Return the complete listing that follows, with each line reproduced exactly.
::::::::::
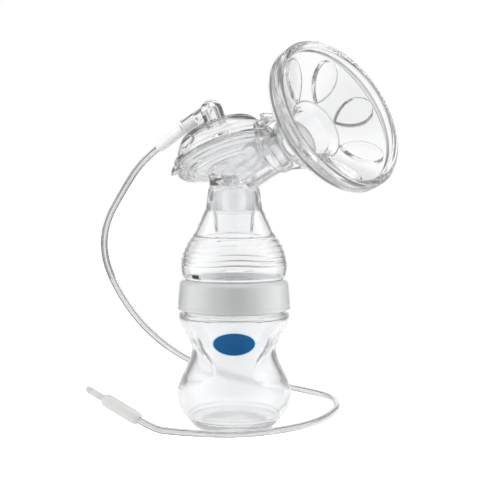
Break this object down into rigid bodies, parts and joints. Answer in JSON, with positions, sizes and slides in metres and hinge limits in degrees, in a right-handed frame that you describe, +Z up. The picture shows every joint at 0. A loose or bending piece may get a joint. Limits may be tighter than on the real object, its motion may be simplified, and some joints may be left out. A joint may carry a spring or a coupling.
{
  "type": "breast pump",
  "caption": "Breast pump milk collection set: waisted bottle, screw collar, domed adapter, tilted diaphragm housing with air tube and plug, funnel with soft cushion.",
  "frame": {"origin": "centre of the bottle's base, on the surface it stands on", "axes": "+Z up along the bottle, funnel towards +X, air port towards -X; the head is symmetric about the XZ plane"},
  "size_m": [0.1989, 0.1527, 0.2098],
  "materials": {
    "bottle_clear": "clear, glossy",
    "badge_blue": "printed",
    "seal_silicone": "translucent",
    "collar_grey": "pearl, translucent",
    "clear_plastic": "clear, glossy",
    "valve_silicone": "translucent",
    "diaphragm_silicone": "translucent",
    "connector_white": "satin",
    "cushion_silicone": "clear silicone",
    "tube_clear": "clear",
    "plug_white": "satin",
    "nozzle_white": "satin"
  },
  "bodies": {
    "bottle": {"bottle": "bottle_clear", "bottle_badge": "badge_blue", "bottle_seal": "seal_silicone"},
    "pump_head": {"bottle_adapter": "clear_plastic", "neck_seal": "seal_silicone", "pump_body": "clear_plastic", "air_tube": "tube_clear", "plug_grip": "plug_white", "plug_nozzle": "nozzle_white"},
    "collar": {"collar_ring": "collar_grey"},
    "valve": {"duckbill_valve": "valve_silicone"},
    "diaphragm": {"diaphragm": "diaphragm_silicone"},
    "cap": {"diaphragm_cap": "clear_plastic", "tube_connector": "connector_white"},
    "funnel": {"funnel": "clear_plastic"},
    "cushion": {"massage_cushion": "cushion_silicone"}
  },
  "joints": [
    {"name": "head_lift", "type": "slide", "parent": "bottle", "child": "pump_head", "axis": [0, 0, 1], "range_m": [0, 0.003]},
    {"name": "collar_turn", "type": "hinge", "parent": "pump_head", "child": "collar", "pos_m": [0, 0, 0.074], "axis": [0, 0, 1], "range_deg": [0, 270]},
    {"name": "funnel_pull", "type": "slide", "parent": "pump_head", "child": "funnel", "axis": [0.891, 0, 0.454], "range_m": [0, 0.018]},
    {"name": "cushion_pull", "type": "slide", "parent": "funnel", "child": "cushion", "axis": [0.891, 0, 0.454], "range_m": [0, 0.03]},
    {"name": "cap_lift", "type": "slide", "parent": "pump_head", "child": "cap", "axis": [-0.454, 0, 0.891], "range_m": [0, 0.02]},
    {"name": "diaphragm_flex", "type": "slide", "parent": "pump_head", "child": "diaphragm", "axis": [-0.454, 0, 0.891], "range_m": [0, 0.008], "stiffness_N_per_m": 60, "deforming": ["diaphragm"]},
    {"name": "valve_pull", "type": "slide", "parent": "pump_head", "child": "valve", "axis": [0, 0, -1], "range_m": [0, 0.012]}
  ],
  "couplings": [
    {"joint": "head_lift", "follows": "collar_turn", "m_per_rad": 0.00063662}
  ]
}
::::::::::
● ANSWER TO THE EXERCISE:
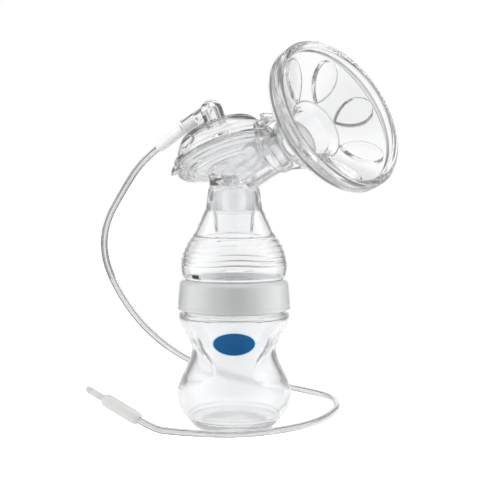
Break this object down into rigid bodies, parts and joints. Answer in JSON, with positions, sizes and slides in metres and hinge limits in degrees, in a right-handed frame that you describe, +Z up. The picture shows every joint at 0. A loose or bending piece may get a joint. Limits may be tighter than on the real object, its motion may be simplified, and some joints may be left out. A joint may carry a spring or a coupling.
{
  "type": "breast pump",
  "caption": "Breast pump milk collection set: waisted bottle, screw collar, domed adapter, tilted diaphragm housing with air tube and plug, funnel with soft cushion.",
  "frame": {"origin": "centre of the bottle's base, on the surface it stands on", "axes": "+Z up along the bottle, funnel towards +X, air port towards -X; the head is symmetric about the XZ plane"},
  "size_m": [0.1989, 0.1527, 0.2098],
  "materials": {
    "bottle_clear": "clear, glossy",
    "badge_blue": "printed",
    "seal_silicone": "translucent",
    "collar_grey": "pearl, translucent",
    "clear_plastic": "clear, glossy",
    "valve_silicone": "translucent",
    "diaphragm_silicone": "translucent",
    "connector_white": "satin",
    "cushion_silicone": "clear silicone",
    "tube_clear": "clear",
    "plug_white": "satin",
    "nozzle_white": "satin"
  },
  "bodies": {
    "bottle": {"bottle": "bottle_clear", "bottle_badge": "badge_blue", "bottle_seal": "seal_silicone"},
    "pump_head": {"bottle_adapter": "clear_plastic", "neck_seal": "seal_silicone", "pump_body": "clear_plastic", "air_tube": "tube_clear", "plug_grip": "plug_white", "plug_nozzle": "nozzle_white"},
    "collar": {"collar_ring": "collar_grey"},
    "valve": {"duckbill_valve": "valve_silicone"},
    "diaphragm": {"diaphragm": "diaphragm_silicone"},
    "cap": {"diaphragm_cap": "clear_plastic", "tube_connector": "connector_white"},
    "funnel": {"funnel": "clear_plastic"},
    "cushion": {"massage_cushion": "cushion_silicone"}
  },
  "joints": [
    {"name": "head_lift", "type": "slide", "parent": "bottle", "child": "pump_head", "axis": [0, 0, 1], "range_m": [0, 0.003]},
    {"name": "collar_turn", "type": "hinge", "parent": "pump_head", "child": "collar", "pos_m": [0, 0, 0.074], "axis": [0, 0, 1], "range_deg": [0, 270]},
    {"name": "funnel_pull", "type": "slide", "parent": "pump_head", "child": "funnel", "axis": [0.891, 0, 0.454], "range_m": [0, 0.018]},
    {"name": "cushion_pull", "type": "slide", "parent": "funnel", "child": "cushion", "axis": [0.891, 0, 0.454], "range_m": [0, 0.03]},
    {"name": "cap_lift", "type": "slide", "parent": "pump_head", "child": "cap", "axis": [-0.454, 0, 0.891], "range_m": [0, 0.02]},
    {"name": "diaphragm_flex", "type": "slide", "parent": "pump_head", "child": "diaphragm", "axis": [-0.454, 0, 0.891], "range_m": [0, 0.008], "stiffness_N_per_m": 60, "deforming": ["diaphragm"]},
    {"name": "valve_pull", "type": "slide", "parent": "pump_head", "child": "valve", "axis": [0, 0, -1], "range_m": [0, 0.012]}
  ],
  "couplings": [
    {"joint": "head_lift", "follows": "collar_turn", "m_per_rad": 0.00063662}
  ]
}